Grande soddisfazione è stata espressa recentemente da una parte delle forze politiche per i recenti dati ISTAT sul lavoro aggiornati a giugno 2017 che mostrano un quadro della ripersa dell’occupazione senz’altro positivo: +0,1% di occupati in più rispetto a maggio (+23 mila) e il tasso di disoccupazione all’11,1% (-0,2%). Ma forse è presto per cantare vittoria, infatti dall'Europa arriva un dato che non permette di adagiarsi sugli allori.
I dati Eurofond
Il rapporto dell’agenzia europea Eurofound dà di quei dati una lettura diversa. In sostanza è vero che i posti di lavoro sono in aumento ma il dato preoccupante che emerge è che questi garantiscono salari più bassi rispetto ai vecchi posti persi.
Come dimostrato dagli autori questa è la situazione in cui si trova l’Italia all'interno dell'Europa: lo studio si è occupato infatti di analizzare i cambiamenti del mondo del lavoro e di come questo, in alcune zone, sia stato sostituito da occupazioni che non garantiscono più il livello di trattamento economico precedente.

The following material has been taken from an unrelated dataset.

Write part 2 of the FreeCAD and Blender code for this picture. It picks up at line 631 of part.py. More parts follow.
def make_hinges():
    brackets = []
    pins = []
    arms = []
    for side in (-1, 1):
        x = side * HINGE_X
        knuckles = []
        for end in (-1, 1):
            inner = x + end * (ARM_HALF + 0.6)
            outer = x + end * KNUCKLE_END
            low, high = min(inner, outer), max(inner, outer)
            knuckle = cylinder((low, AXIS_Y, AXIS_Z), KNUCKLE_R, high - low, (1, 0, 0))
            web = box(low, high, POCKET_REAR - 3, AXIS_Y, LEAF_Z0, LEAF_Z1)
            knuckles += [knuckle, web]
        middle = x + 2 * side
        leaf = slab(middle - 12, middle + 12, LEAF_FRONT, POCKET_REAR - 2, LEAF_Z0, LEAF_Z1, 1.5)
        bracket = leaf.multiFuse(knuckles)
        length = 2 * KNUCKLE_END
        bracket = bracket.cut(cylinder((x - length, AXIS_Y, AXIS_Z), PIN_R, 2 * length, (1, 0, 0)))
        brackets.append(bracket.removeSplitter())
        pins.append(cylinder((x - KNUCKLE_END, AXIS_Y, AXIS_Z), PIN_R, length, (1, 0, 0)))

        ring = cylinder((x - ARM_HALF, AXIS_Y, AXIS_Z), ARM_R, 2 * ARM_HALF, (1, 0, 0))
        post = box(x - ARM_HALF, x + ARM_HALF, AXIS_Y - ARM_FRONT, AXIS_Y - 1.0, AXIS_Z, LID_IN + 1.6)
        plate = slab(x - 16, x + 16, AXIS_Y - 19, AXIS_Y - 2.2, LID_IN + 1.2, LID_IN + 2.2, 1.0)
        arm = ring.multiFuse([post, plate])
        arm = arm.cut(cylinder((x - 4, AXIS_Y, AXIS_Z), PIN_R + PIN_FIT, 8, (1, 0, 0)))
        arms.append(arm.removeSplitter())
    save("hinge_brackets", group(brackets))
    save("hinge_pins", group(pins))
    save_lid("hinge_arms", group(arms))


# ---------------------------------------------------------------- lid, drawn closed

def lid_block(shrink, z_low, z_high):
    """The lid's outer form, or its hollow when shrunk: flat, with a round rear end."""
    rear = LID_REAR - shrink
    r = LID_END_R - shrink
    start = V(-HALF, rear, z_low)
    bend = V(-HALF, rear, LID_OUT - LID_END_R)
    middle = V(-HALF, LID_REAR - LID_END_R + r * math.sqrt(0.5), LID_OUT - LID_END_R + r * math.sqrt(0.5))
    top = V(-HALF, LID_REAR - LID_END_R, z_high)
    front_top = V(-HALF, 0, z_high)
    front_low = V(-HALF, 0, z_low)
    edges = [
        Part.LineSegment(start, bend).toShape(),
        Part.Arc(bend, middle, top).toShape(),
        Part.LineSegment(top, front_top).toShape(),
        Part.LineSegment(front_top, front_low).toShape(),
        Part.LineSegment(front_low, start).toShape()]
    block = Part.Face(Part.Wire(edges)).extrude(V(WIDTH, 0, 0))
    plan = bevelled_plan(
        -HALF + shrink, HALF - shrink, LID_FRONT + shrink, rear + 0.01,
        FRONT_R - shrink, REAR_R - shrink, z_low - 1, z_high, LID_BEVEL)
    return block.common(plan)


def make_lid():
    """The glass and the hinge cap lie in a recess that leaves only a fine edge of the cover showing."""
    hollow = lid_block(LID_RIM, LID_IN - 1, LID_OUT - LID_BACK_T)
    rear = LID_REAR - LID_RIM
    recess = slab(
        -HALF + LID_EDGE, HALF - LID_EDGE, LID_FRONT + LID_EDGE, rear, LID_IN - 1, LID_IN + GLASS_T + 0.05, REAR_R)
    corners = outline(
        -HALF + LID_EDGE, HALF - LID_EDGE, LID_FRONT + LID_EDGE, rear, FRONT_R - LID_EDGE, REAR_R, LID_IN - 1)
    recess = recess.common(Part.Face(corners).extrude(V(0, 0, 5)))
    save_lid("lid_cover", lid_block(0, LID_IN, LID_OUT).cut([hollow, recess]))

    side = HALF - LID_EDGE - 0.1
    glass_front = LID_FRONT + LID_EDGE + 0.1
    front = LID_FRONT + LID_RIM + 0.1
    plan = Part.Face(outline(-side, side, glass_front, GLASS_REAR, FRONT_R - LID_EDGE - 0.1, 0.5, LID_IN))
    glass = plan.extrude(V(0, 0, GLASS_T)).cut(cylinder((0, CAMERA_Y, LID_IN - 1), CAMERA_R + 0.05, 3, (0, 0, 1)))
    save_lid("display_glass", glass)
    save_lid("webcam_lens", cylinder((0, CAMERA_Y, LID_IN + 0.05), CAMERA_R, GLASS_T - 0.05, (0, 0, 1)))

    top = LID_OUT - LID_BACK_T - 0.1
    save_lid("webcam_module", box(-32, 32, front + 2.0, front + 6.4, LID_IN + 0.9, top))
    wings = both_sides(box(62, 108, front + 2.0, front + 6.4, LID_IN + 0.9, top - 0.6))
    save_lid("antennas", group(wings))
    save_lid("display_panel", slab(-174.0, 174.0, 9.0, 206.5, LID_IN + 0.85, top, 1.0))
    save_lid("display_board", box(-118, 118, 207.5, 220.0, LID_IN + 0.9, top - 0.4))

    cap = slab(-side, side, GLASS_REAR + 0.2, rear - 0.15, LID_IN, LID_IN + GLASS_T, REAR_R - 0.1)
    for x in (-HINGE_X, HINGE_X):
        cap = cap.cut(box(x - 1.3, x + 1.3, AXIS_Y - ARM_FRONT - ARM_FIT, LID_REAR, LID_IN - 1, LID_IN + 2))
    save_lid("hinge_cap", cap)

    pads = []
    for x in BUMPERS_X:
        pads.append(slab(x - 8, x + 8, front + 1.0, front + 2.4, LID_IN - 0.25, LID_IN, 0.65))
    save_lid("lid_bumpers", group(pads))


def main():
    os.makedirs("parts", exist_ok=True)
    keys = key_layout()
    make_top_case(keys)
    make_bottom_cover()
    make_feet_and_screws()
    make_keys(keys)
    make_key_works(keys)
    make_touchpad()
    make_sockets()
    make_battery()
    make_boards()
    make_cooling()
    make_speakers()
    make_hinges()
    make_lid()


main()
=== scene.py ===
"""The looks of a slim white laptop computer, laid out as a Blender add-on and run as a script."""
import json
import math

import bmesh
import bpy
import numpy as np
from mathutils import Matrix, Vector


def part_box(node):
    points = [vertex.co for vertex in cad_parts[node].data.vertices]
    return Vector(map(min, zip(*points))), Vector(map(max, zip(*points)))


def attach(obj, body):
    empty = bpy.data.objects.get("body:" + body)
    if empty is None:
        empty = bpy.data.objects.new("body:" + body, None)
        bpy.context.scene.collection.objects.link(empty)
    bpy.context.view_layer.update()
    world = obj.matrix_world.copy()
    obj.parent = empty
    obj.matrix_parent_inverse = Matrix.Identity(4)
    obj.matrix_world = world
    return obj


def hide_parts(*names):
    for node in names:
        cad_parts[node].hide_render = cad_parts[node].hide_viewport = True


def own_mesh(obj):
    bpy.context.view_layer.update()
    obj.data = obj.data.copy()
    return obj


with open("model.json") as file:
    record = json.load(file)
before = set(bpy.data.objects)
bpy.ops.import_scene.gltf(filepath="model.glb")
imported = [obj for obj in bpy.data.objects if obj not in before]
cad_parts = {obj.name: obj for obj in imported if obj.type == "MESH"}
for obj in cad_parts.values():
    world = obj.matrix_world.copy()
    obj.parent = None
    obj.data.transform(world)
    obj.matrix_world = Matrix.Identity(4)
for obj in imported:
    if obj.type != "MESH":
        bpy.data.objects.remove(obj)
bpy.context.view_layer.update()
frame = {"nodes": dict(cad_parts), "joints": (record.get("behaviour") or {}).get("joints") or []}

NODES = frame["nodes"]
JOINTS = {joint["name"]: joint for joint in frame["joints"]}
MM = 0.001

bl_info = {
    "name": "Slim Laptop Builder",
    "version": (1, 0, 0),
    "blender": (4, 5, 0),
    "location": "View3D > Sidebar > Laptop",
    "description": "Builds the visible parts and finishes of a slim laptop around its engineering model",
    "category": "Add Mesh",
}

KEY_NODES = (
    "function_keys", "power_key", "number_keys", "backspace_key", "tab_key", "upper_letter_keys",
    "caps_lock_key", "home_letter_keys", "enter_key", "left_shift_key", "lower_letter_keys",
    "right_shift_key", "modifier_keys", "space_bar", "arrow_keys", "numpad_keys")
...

Nel dossier si evince chiaramente che dalla seconda metà del 2011 fino a metà del 2016 l’Italia si è evoluta negativamente su due fronti del mercato del lavoro. Sono stati creati nuovi posti di lavoro ma questi riguardano gli impieghi più poveri, quelli col 20% in meno di retribuzione, ed i lavori che sono stati persi riguardano quelli della classe media e medio-alta. In poche parole le persone occupate sono di più ma sono occupate in lavori in cui guadagnano meno.
La nota positiva è che negli ultimi tre anni la perdita di posti di lavoro sembra perlomeno essersi arrestata. Dal 2011 al 2013 infatti si è assistito ad una diminuzione dell’occupazione in tutte le fasce di salario sia quelle più ricche che quelle più povere adesso, anche se assistiamo ad una timida ripresa, aumenta il divario tra chi guadagna tanto e chi poco e la classe media sta pian piano scomparendo.

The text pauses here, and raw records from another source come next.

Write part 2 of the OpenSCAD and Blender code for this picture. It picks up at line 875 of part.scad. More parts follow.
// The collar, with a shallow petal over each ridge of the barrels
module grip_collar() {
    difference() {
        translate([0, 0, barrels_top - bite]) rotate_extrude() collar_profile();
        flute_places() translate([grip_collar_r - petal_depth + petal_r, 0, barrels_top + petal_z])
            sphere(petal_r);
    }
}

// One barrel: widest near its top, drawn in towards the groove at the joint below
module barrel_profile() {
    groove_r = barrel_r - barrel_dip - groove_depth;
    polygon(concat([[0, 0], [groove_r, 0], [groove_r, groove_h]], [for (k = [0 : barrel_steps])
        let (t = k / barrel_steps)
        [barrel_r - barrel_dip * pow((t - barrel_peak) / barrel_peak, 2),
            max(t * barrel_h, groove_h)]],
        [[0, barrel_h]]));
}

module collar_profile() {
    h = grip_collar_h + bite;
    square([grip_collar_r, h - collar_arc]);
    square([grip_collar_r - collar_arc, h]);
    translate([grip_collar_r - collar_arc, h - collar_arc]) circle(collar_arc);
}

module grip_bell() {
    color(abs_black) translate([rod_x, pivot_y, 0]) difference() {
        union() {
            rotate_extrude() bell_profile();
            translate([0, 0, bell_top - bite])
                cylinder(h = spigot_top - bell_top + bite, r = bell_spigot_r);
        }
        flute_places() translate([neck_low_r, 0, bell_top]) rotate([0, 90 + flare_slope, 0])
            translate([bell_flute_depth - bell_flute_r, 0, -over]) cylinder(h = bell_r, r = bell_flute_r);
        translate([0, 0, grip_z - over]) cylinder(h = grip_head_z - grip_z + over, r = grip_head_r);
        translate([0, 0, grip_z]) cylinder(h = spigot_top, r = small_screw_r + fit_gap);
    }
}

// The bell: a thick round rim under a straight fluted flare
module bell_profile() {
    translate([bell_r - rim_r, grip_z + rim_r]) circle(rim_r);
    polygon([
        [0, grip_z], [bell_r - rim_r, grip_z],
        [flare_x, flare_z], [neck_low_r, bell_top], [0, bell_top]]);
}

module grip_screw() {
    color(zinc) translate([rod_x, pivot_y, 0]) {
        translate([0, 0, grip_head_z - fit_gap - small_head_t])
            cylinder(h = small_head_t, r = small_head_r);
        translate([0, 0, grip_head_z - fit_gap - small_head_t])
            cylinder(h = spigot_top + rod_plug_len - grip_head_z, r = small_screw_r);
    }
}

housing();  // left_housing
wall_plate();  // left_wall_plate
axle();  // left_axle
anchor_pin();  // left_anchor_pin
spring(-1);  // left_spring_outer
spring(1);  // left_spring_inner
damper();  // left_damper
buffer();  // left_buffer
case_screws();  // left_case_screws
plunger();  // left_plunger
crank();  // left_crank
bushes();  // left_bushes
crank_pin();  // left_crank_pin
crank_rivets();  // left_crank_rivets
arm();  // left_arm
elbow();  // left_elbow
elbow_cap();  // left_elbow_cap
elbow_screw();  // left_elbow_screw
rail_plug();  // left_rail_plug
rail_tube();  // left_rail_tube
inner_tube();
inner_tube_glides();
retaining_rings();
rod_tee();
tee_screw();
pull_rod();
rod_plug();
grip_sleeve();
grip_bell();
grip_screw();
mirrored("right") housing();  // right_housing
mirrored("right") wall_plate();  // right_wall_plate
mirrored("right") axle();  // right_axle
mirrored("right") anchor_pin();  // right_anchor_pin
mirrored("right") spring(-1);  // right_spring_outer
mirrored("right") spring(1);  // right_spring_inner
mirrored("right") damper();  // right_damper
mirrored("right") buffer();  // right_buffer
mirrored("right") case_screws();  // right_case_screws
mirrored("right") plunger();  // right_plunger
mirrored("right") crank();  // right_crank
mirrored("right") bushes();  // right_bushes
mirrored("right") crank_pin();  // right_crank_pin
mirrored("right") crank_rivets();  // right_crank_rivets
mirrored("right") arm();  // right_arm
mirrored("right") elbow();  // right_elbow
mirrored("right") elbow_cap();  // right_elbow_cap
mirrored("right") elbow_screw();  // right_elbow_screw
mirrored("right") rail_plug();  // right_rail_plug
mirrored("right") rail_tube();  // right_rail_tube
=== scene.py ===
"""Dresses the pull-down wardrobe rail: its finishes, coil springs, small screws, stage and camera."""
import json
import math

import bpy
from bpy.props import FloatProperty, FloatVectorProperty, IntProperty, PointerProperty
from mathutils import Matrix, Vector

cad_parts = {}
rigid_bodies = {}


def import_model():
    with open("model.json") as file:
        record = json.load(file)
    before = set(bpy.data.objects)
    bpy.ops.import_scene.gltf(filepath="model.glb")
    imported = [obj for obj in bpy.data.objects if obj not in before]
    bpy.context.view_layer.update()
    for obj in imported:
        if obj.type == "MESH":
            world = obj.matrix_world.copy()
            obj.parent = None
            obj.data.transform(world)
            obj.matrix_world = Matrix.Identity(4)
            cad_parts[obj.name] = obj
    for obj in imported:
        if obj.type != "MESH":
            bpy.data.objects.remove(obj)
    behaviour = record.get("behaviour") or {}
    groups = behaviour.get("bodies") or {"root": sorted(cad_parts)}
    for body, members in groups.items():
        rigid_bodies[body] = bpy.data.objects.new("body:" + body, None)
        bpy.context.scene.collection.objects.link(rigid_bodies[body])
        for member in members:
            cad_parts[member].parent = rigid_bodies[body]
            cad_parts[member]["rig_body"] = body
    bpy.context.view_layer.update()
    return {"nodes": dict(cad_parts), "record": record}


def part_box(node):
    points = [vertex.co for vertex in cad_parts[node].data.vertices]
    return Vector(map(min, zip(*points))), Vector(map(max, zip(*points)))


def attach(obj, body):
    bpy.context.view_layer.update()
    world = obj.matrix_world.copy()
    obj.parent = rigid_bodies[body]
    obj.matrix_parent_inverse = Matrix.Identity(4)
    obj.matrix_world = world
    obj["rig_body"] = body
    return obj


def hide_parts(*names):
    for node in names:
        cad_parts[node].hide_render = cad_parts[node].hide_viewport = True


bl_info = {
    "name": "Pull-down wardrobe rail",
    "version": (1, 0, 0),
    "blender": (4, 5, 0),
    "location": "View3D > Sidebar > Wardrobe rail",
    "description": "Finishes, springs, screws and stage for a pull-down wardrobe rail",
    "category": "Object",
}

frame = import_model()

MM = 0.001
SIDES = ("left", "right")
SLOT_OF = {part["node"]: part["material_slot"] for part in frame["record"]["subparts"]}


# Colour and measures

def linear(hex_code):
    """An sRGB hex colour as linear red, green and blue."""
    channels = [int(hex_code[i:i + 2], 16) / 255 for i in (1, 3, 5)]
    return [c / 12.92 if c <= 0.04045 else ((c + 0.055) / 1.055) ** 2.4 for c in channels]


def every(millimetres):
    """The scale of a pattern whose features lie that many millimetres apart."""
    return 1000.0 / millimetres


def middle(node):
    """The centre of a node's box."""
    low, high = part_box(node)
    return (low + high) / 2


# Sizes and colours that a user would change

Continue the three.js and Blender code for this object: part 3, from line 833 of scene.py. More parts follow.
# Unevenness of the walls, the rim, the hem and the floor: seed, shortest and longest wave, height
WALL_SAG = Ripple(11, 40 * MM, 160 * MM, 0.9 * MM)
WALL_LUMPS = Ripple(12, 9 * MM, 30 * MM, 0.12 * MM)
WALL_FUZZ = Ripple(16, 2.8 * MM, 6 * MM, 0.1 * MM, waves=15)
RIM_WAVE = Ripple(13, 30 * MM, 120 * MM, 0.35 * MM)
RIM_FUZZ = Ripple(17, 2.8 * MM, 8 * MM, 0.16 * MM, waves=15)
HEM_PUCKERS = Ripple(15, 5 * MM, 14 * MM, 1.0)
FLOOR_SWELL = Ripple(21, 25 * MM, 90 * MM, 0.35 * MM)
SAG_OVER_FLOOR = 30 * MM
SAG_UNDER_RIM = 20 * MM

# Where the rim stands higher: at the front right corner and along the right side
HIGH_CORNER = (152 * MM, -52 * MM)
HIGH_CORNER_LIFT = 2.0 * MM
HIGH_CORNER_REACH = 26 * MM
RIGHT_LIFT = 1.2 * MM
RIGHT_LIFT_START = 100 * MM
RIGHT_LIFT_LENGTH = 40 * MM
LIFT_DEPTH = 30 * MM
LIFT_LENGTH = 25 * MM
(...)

Infatti nella fascia dei lavori con uno stipendio medio e medio-alto non c’è stata ancora la compensazione tra posti persi e posti creati.
La situazione in Europa
In Europa Ungheria, Irlanda e Olanda dal 2013 hanno subito la stessa sorte dell'Italia. La crescita del numero degli immigrati rappresenta in questo senso un fattore cruciale perchè chi ha perso il lavoro con paga medio e medio-alta di solito è chi è nato nel nostro paese, mentre l’80% dei nuovi posti a paga più bassa sono ad appannaggio degli stranieri.
Tra i paesi messi meglio ci sono Regno Unito, Germania e Polonia. Qui si è assistito ad un aumento dei posti sia in termini di quantità che in termini di qualità: “Le nazioni più popolose con aumenti significativi dell’occupazione, mostrano un chiaro percorso di miglioramento nella qualità del lavoro”, questo è quanto riporta lo studio.
E se anche Svezia e Portogallo sono sulla buona strada, mentre la situazione in Francia può dirsi più simile a quella italiana: nel nostro paese il mercato del lavoro è comunque messo peggio che nel resto d’Europa. In questa stima c’è anche da considerare che, dopo il periodo preso in esame dallo studio, la popolazione italiana è aumentata di quasi 1 milione mezzo di persone, quindi è inesatto dire che i posti di lavoro creati sono di più rispetto a quelli persi, perché l’analisi parte dal 2011 quando già molti italiani a causa della crisi del 2008 avevano perso il lavoro.
Prima di quella data infatti ben il 58,6% della popolazione era occupato.
In conclusione, rispetto agli altri paesi europei nella corsa alla ripresa sul fronte lavoro, l’Italia occupa gli ultimi tre posti del podio: è partita da una situazione peggiore, recupera più lentamente e i nuovi posti di lavoro creati sono economicamente più svantaggiosi rispetto a quelli persi.